Directly copying the wallet.dat file isn't recommended since it may not have everything you need to restore your wallet. You should use the option in the file menu or the RPC command. This consolidates all the data into one file for you.
Really? I was under the impression it is simply creating a copy of the wallet.dat, as all that option seems to do is create a copy of your "wallet.dat"... it isn't creating an archive or anything like that. Or are you saying that the GUI/RPC option makes sure that the wallet.dat is "updated" with current data and then "copied"?
backupwallet "destination"

Safely copies current wallet file to destination, which can be a directory or a path with filename.


Also, I probably should have mentioned earlier that if you *are* going to be manually copying the wallet.dat, you shouldn't do it while Bitcoin Core GUI or bitcoind is actually running.
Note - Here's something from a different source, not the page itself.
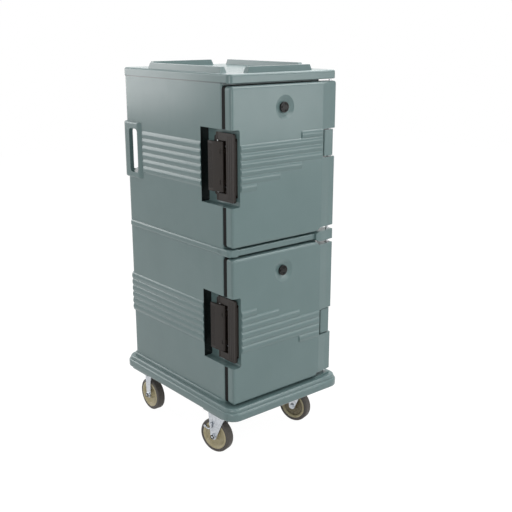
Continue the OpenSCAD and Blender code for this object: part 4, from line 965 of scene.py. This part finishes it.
def addStudio(s):
    world = bpy.data.worlds.new("studioWorld")
    bpy.context.scene.world = world
    world.use_nodes = True
    tree = world.node_tree
    tree.nodes.clear()
    settings = {"To Min": s["world"], "To Max": 1.0}
    level = addNode(tree, "ShaderNodeMapRange", settings, {"Value": seenRays(tree)}).outputs["Result"]
    glow = addNode(tree, "ShaderNodeBackground", {"Color": (1, 1, 1, 1)}, {"Strength": level})
    addNode(tree, "ShaderNodeOutputWorld", links={"Surface": glow.outputs[0]})
    bpy.ops.mesh.primitive_plane_add(size=s["floorSize"], location=(0, 0, 0))
    floor = bpy.context.object
    floor.name = "floor"
    material, tree, shader = newMaterial("paleFloor")[:3]
    shader.inputs["Base Color"].default_value = hexColour(s["floorColour"])
    shader.inputs["Roughness"].default_value = s["floorRoughness"]
    settings = {"operation": "MULTIPLY", 1: s["cameraShare"]}
    share = addNode(tree, "ShaderNodeMath", settings, {0: seenRays(tree)}).outputs[0]
    white = addNode(tree, "ShaderNodeEmission", {"Color": (1, 1, 1, 1), "Strength": s["white"]})
    mix = addNode(tree, "ShaderNodeMixShader", links={0: share, 1: shader.outputs[0], 2: white.outputs[0]})
    output = next(n for n in tree.nodes if n.type == "OUTPUT_MATERIAL")
    tree.links.new(mix.outputs[0], output.inputs["Surface"])
    floor.data.materials.append(material)


# Each lamp is a soft box: place, what it points at, its size and its power in watts
lamps = {
    "rearLeftBox": {"place": (-1.35, 2.75, 1.72), "at": (-0.2, 0.1, 1.0), "size": (1.65, 1.65), "power": 30},
    "frontRightBox": {"place": (1.85, -3.25, 1.1), "at": (0, -0.3, 1.0), "size": (1.9, 0.9), "power": 14.5},
    "ribBox": {"place": (2.2, -1.7, 3.2), "at": (0, -0.3, 1.0), "size": (1.3, 1.3), "power": 27},
    "frontFill": {"place": (1.0, -3.4, 3.0), "at": (0, -0.3, 0.8), "size": (1.8, 1.8), "power": 29},
    "topBox": {"place": (1.0, 0.7, 3.3), "at": (0.1, 0, 1.2), "size": (3.2, 3.4), "power": 110},
    "nearStrip": {"place": (-2.6, -2.1, 1.75), "at": (-0.2, -0.3, 1.05), "size": (0.5, 1.6), "power": 32},
}


def addLamp(name, s):
    data = bpy.data.lights.new(name, "AREA")
    data.shape = "RECTANGLE"
    data.size, data.size_y = s["size"]
    data.energy = s["power"]
    lamp = bpy.data.objects.new(name, data)
    lamp.location = s["place"]
    lamp.rotation_euler = (Vector(s["at"]) - Vector(s["place"])).to_track_quat("-Z", "Y").to_euler()
    bpy.context.scene.collection.objects.link(lamp)


addStudio(studio)
for name, settings in lamps.items():
    addLamp(name, settings)
bpy.context.scene.view_settings.view_transform = "Standard"
print("stage: studio")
You should make sure that it is shutdown first.

Which then also begs the question, does shutting down the GUI/bitcoind leave the wallet.dat in a state similar to using the "Backup wallet" option? Huh

I was told on irc by luke jr that you should use the backup option. Otherwise the wallet file's contents are strewn across multiple files. The backup option consolidates them into one file.
That's not really true. There are other environment files created when the wallet is open and data may be in those files, but only temporarily. If the wallet is open, you should not copy just the wallet.dat, you may lose data doing so and could cause corruption. However if Bitcoin Core is safely shut down or the wallet file is unloaded, it is fine to copy the wallet.dat file because that's where everything is actually stored. The contents are not typically in multiple files.

All that the backupwallet command does is flush the data so that it is actually written to the file. Then it copies it. You can achieve the same thing by shutting down Bitcoin Core or unloading the wallet. Note that an unclean shutdown will not necessarily flush everything to the wallet.dat file, so you need to have a clean shutdown.